Misclassification of goods and misdeclaration of goods are distinct in nature and scope

It is settled law that misclassification of goods and misdeclaration of goods are distinct in nature and scope. Misdeclaration  of goods   attract penal  provision under section 111(m) of Customs Act ,1962.But misclassification  of goods is a subject of interpretation  and  does not attract penal provision under Section 111(m).

   Relying on following case laws for above submission.

i)                    The Honourbale High Court  of Karnataka held, in case of  COMMISSIONER OF CUSTOMS, BANGALORE Versus  A. MAHESH RAJ - 2006 (195) E.L.T. 261 that In case of misclassification, it may be bona fide case of wrong classification as the importer or the person clearing the goods may not be fully conversant with the Schedule to the Act.

The relevant portion of  Para  20  of above cited  case law has been reproduced below as:

“. The scope of the provisions cannot be unduly enlarged if the intendment of the Legislature to provide for settlement in cases of short levy or non-levy on account of misclassification or misdeclaration also, as there is a vast and considerable distinction between cases of misclassification of goods and misdeclaration of goods. A misclassification of goods will only result in duty liability being at a different rate in terms of entry under which it is classified, whereas misdeclaration can be a situation of suppression, distortion and misrepresentation. In a situation of misclassification, only goods are disclosed or declared but goods are not properly classified for the purposes of determination of rate of duty, whereas in a case of misdeclaration, goods might not have been declared correctly at all, in the sense description is not of the actual goods also quantity may varying and mischief being deliberate and designed to avoid payment of customs duty. In case of misclassification, it may be bona fide case of wrong classification as the importer or the person clearing the goods may not be fully conversant with the Schedule to the Act. In the case where there was no deliberate or  intended desire on the part of the importer to evade or avoid payment of any customs duty, in tact, to provide immunity and protection of such class of people ,Chapter XIVA has been ushered in ……….”.

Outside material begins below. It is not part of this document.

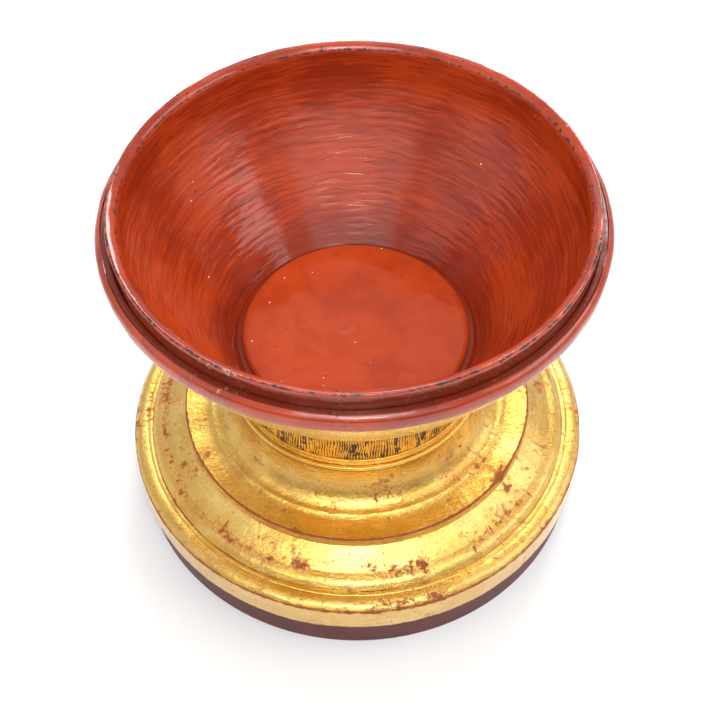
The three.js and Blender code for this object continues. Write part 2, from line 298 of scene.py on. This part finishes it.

Ii) Misdeclaration can be of description but not of classification – Bajaj Health & Nutrition  Pvt Ltd V. Commissioner ,2004(166) ELT 189 (Tri)

Iii)    Mens rea not attributable – if importer have claimed wrong classification according to his limited Understanding  of the Customs Law- Jay Kay Exports & Industries V. Commissioner -2004(163) E.L.T. 359 (Tri-Kolkata)


Iv ) Demand on account of wrong classification –confiscation not resortable when description of goods given correctly- Hindustan National Glass &Indus limited V.Commissioner , Calcutta-2002(145) E.L.T.162(Tri-Kol)


v) The Honourable High Court of Bombay  ,in  case of Commissioner Of Central Excise Mumbai-V   Vs Guru Plastics Work, 2010 (261) E.L.T. 60 (Bom.),uphold the view of learned  Tribunal  that in the issue of classification  ,imposition of penalty was not called for.   The Para 2 and 3 of this order is reproduced here:

”2. From the facts and record, we find that the learned Tribunal had recorded the finding that the issue of classification in the case was an issue and in these circumstances, the imposition of penalty was not called for. The matter was thereafter remitted back to the Commissioner to re-determine the valuation as per the formulae in the case of M/s. Ujagar Prints v. Union of India - 1989 (39) E.L.T. 493 (S.C.).

3. It is this order which was the subject matter of the appeal before us. The law insofar as Section 11AC has been settled in the judgment of the Supreme Court in Dharamendra Textiles, 2008 (231) E.L.T. 3 (S.C.) and explained in Rajasthan Spinning & Weaving Mills Ltd., 2009 (238) E.L.T. 3 (S.C.) has laid down that Revenue has to prove the predicates of Section 11AC, one of which is that the non-payment of duty was with an intent to evade payment of duty. In the instant case, there is a clear finding of fact that there was a vexed issue of classification.”